Abercrombie & Fitch sent text message to cell phone’s prior owner

A cautionary tale for retailers has reached a very expensive conclusion in Florida. The practice of sending text message advertisements has cost Abercrombie & Fitch $10 million to settle a class-action lawsuit filed under the Telephone Consumer Protection Act (TCPA).  Judge Marcia G. Cooke recently approved the settlement between the retail clothing business and a class of over three million text recipients.

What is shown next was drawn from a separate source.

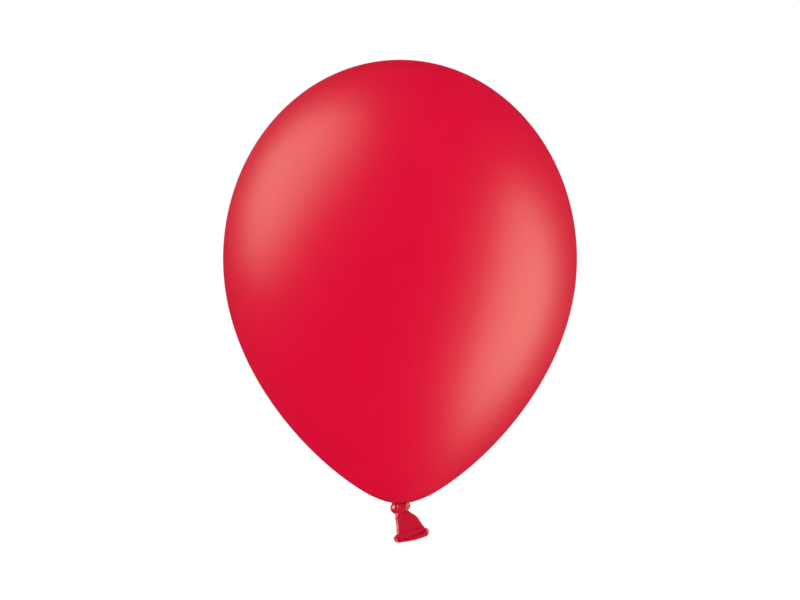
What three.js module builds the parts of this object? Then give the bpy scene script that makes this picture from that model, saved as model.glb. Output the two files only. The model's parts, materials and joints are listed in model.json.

The lawsuit, Chimeno-Buzzi v. Hollister Co. (filed in 2014 in the Southern District of Florida) was filed after the lead plaintiff received 19 messages between June 4 and August 21, 2014 directing her to Abercrombie & Fitch’s website.  The plaintiff alleged she never consented to receive the texts, and there wasn’t much dispute because the defendant’s records showed that it received an opt-in request from the prior owner of the plaintiff’s cell phone number. The plaintiff acquired the number in question shortly before June 4, 2014.

Discovery revealed that the defendant had sent texts out to 3,738,465 different cell phone numbers promoting Abercrombie & Fitch, Hollister and Gilly Hicks brands of clothing. The TCPA provides a remedy of $500 per illegal call or text, with possible trebling in case of intentional violations.

Abercrombie & Fitch had no real argument that it possessed valid consent from the plaintiff for the text messages, as required by the TCPA. Instead, it asked the Court to stay the case while the Federal Communications Commission (FCC) decided whether text senders could avoid liability to new cell phone owners in situations where they had valid consent from the prior owner and no notice that the phone number in question had changed hands.

The FCC did not give Abercrombie & Fitch the result it had hoped for.  On July 10, 2015, the FCC ruled that “the TCPA requires the consent not of the intended recipient of a call, but of the current subscriber” and that liability begins with the second call or text to the new owner of the phone number.  Without any realistic hope of winning the lawsuit, Hollister quickly agreed to the $10 million settlement less than a month later. The Court approval process took several months.

The cornerstone of the settlement agreement is Hollister’s payment of $10 million dollars.  After the class attorneys receive their fees (an amount that has not yet been determined) and costs of administration and notification of the 3,738,465 class members are deducted, those class members who return a valid claim form will split the fund.

Takeaway: The settlement of this lawsuit is yet another example of how failure to vigilantly comply with the TCPA can prove very costly to retail businesses. We strongly suggest that business consult with experienced TCPA attorneys before embarking on text messaging or autodialing marketing campaigns.